▸ **Records for processing**:
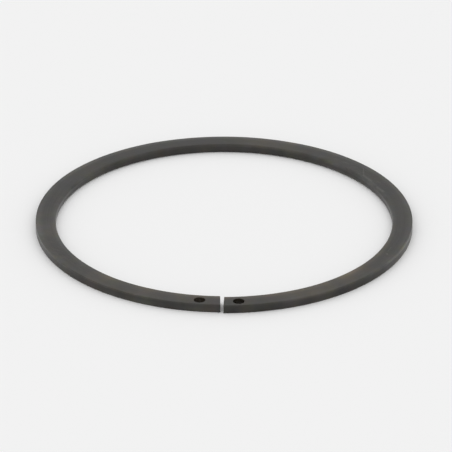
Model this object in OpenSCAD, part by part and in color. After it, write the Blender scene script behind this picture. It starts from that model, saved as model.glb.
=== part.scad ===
// External retaining ring coiled from flat spring-steel wire, lying flat.
// The ring's axis is Z, its underside is on z = 0 and the gap faces -Y.

/* [Wire] */
// Radial width of the flat wire
wire_w = 9; // [6:0.5:12]
// Thickness of the flat wire
wire_t = 4; // [2.5:0.1:6]
// Radius on the two inner long edges, which coiling on edge leaves rounder
inner_edge_r = 1; // [0.1:0.05:1.2]
// Radius on the two outer long edges
outer_edge_r = 0.55; // [0.1:0.05:1.2]

/* [Ring] */
// Outer diameter of the ring when nothing loads it
ring_od = 168; // [120:1:240]
// How far the right-hand end springs outside the circle of the rest
end_set = 0.75; // [0:0.05:2]
// Width of the gap at the ring's inner edge
gap_inside = 1.8; // [0.6:0.05:6]
// Width of the gap at the ring's outer edge
gap_outside = 1.35; // [0.6:0.05:6]

/* [Plier holes] */
// Diameter of the two plier holes
hole_d = 5; // [2:0.1:6]
// Chamfer on both rims of each hole
hole_chamfer = 0.15; // [0.05:0.05:0.4]
// How far both holes stand outside the wire's middle line
hole_shift = 0.6; // [0:0.1:1]
// Distance from the left-hand end face to its hole's centre, along the wire
left_hole_inset = 9; // [6:0.05:20]
// Distance from the right-hand end face to its hole's centre, along the wire
right_hole_inset = 6.45; // [6:0.05:20]

/* [Hidden] */

steel_colour = [0.33, 0.32, 0.3];
curve_fn = 180;
corner_fn = 48;
// Cutters run this far past the faces that they cut
overrun = 1;

// Radius of the wire's middle line, on the ring and on the sprung right arm
mid_r = (ring_od - wire_w) / 2;
arm_mid_r = mid_r + end_set;

// The right arm is a quarter turn of the larger radius. Its centre lies end_set
// to the left, so it leaves the ring's circle with no kink at +X.
arm_centre_x = -end_set;

// Half the gap where the end faces cross the middle line, and how much it
// closes on each side for every millimetre outwards
half_gap = (gap_inside + gap_outside) / 4;
gap_lean = (gap_inside - gap_outside) / 2 / wire_w;

// Degrees from straight down (-Y) to each hole, about its own arc's centre
left_hole_turn = -asin(half_gap / mid_r) - left_hole_inset / mid_r * 180 / PI;
right_hole_turn = asin((half_gap - arm_centre_x) / arm_mid_r)
    + right_hole_inset / arm_mid_r * 180 / PI;

// Flat wire section with round edges, its middle line at the given radius:
// two bars, one up to the flat of each edge, and a round bar in each corner
module wire_section(r) {
    inner_x = r - wire_w / 2;
    outer_x = r + wire_w / 2;
    union() {
        translate([inner_x + inner_edge_r, 0])
            square([wire_w - inner_edge_r - outer_edge_r, wire_t]);
        translate([inner_x, inner_edge_r])
            square([inner_edge_r + overrun, wire_t - 2 * inner_edge_r]);
        translate([outer_x - outer_edge_r - overrun, outer_edge_r])
            square([outer_edge_r + overrun, wire_t - 2 * outer_edge_r]);
        for (z = [inner_edge_r, wire_t - inner_edge_r])
            translate([inner_x + inner_edge_r, z])
                circle(r = inner_edge_r, $fn = corner_fn);
        for (z = [outer_edge_r, wire_t - outer_edge_r])
            translate([outer_x - outer_edge_r, z])
                circle(r = outer_edge_r, $fn = corner_fn);
    }
}

// A length of coiled wire that starts at +X and turns through the given angle
module coiled_wire(r, turn) {
    rotate_extrude(angle = turn, $fn = curve_fn)
        wire_section(r);
}

// Drill with a chamfer at each face, at an angle from -Y on an arc
module plier_hole(centre_x, r, turn) {
    rim_r = hole_d / 2 + hole_chamfer;
    cone_top_r = rim_r + overrun;
    translate([centre_x, 0, 0])
        rotate([0, 0, turn])
            translate([0, -r, 0]) {
                translate([0, 0, -overrun])
                    cylinder(d = hole_d, h = wire_t + 2 * overrun, $fn = corner_fn);
                translate([0, 0, wire_t - hole_chamfer])
                    cylinder(r1 = hole_d / 2, r2 = cone_top_r, h = hole_chamfer + overrun,
                             $fn = corner_fn);
                translate([0, 0, -overrun])
                    cylinder(r1 = cone_top_r, r2 = hole_d / 2, h = hole_chamfer + overrun,
                             $fn = corner_fn);
            }
}

// The parting cut: a wedge between two end faces that close a little outwards
module end_gap() {
    reach = wire_w / 2 + end_set + overrun;
    inside = half_gap + reach * gap_lean;
    outside = half_gap - reach * gap_lean;
    translate([0, 0, -overrun])
        linear_extrude(height = wire_t + 2 * overrun)
            polygon([
                [-inside, -mid_r + reach],
                [-outside, -mid_r - reach],
                [outside, -mid_r - reach],
                [inside, -mid_r + reach]
            ]);
}

module retaining_ring() {
    color(steel_colour)
        difference() {
            union() {
                coiled_wire(mid_r, 270);
                translate([arm_centre_x, 0, 0])
                    coiled_wire(arm_mid_r, -90);
            }
            end_gap();
            plier_hole(0, mid_r + hole_shift, left_hole_turn);
            plier_hole(arm_centre_x, arm_mid_r + hole_shift, right_hole_turn);
        }
}

retaining_ring();
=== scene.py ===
import math

import bpy
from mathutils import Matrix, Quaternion, Vector, noise


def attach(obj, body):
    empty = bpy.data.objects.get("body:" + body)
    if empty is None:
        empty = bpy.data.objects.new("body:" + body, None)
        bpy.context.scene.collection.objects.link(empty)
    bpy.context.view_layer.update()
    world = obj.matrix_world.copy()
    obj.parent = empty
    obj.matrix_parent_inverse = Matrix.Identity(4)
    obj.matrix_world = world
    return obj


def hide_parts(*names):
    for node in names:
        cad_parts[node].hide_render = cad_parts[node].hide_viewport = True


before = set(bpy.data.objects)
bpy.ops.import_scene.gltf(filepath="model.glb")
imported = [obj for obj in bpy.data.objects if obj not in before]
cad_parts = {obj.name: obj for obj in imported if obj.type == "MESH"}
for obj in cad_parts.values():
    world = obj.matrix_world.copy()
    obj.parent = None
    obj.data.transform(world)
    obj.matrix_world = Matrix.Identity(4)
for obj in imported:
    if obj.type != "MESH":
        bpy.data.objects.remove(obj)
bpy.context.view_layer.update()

# The coiled wire
# One length of flat spring steel, rolled with round edges and coiled on edge, which leaves its inner
# edges rounder and its outer ones crisper. Its section is drawn at +X, at the height it lies at.
mm = 0.001
touch = 0.001 * mm
wire_w = 9 * mm
wire_t = 4 * mm
inner_edge_r = 1.0 * mm
outer_edge_r = 0.55 * mm
inner_edge_shape = 0.5
outer_edge_shape = 0.68
ring_od = 168 * mm
mid_r = (ring_od - wire_w) / 2
edge_steps = 7
face_cuts = 9
wall_cuts = 3


def pick(piece, kind, wanted):
    """Selects the edges or faces of a piece in edit mode whose corners all pass a test."""
    bpy.ops.mesh.select_mode(type=kind)
    bpy.ops.mesh.select_all(action="DESELECT")
    bpy.ops.object.mode_set(mode="OBJECT")
    points = piece.data.vertices
    for part in piece.data.edges if kind == "EDGE" else piece.data.polygons:
        part.select = all(wanted(points[i].co) for i in part.vertices)
    bpy.ops.object.mode_set(mode="EDIT")


bpy.ops.object.select_all(action="DESELECT")
bpy.ops.mesh.primitive_plane_add(size=1, location=(mid_r, 0, wire_t / 2), rotation=(math.pi / 2, 0, 0))
ring = bpy.context.object
ring.name = "coiled_ring"
ring.scale = (wire_w, wire_t, 1)
bpy.ops.object.transform_apply(location=True, rotation=True, scale=True)
bpy.ops.object.mode_set(mode="EDIT")
pick(ring, "EDGE", lambda co: co.x < mid_r)
bpy.ops.mesh.bevel(
    offset=inner_edge_r, segments=edge_steps, profile=inner_edge_shape, affect="VERTICES"
)
pick(ring, "EDGE", lambda co: co.x > mid_r + wire_w / 2 - touch)
bpy.ops.mesh.bevel(
    offset=outer_edge_r, segments=edge_steps, profile=outer_edge_shape, affect="VERTICES"
)
bpy.ops.mesh.select_all(action="SELECT")
bpy.ops.mesh.delete(type="ONLY_FACE")
pick(ring, "EDGE", lambda co: abs(abs(co.z - wire_t / 2) - wire_t / 2) < touch)
bpy.ops.mesh.subdivide(number_cuts=face_cuts)
pick(ring, "EDGE", lambda co: abs(abs(co.x - mid_r) - wire_w / 2) < touch)
bpy.ops.mesh.subdivide(number_cuts=wall_cuts)

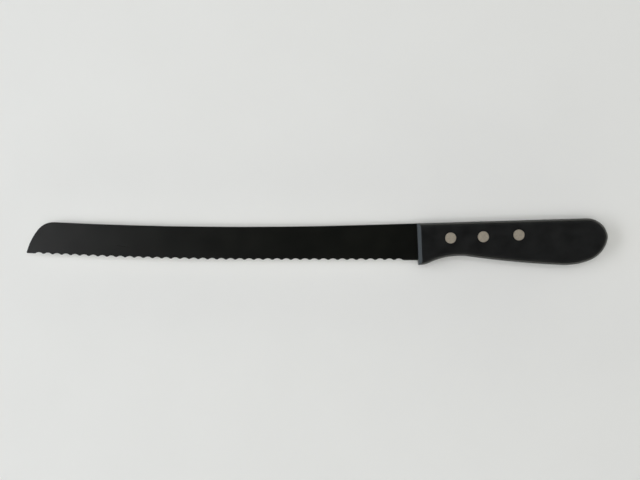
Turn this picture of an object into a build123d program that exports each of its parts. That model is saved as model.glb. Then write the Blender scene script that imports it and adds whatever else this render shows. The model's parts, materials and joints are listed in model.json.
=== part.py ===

▸ **What the exercise asks**:
Exact duplication is required for the lines above, from the line that contains "a little outwards" to the line that contains "obj.matrix_world = Matrix.Identity(4)", inclusive; omit all others.

▸ **Solved problem**:
// The parting cut: a wedge between two end faces that close a little outwards
module end_gap() {
    reach = wire_w / 2 + end_set + overrun;
    inside = half_gap + reach * gap_lean;
    outside = half_gap - reach * gap_lean;
    translate([0, 0, -overrun])
        linear_extrude(height = wire_t + 2 * overrun)
            polygon([
                [-inside, -mid_r + reach],
                [-outside, -mid_r - reach],
                [outside, -mid_r - reach],
                [inside, -mid_r + reach]
            ]);
}

module retaining_ring() {
    color(steel_colour)
        difference() {
            union() {
                coiled_wire(mid_r, 270);
                translate([arm_centre_x, 0, 0])
                    coiled_wire(arm_mid_r, -90);
            }
            end_gap();
            plier_hole(0, mid_r + hole_shift, left_hole_turn);
            plier_hole(arm_centre_x, arm_mid_r + hole_shift, right_hole_turn);
        }
}

retaining_ring();
=== scene.py ===
import math

import bpy
from mathutils import Matrix, Quaternion, Vector, noise


def attach(obj, body):
    empty = bpy.data.objects.get("body:" + body)
    if empty is None:
        empty = bpy.data.objects.new("body:" + body, None)
        bpy.context.scene.collection.objects.link(empty)
    bpy.context.view_layer.update()
    world = obj.matrix_world.copy()
    obj.parent = empty
    obj.matrix_parent_inverse = Matrix.Identity(4)
    obj.matrix_world = world
    return obj


def hide_parts(*names):
    for node in names:
        cad_parts[node].hide_render = cad_parts[node].hide_viewport = True


before = set(bpy.data.objects)
bpy.ops.import_scene.gltf(filepath="model.glb")
imported = [obj for obj in bpy.data.objects if obj not in before]
cad_parts = {obj.name: obj for obj in imported if obj.type == "MESH"}
for obj in cad_parts.values():
    world = obj.matrix_world.copy()
    obj.parent = None
    obj.data.transform(world)
    obj.matrix_world = Matrix.Identity(4)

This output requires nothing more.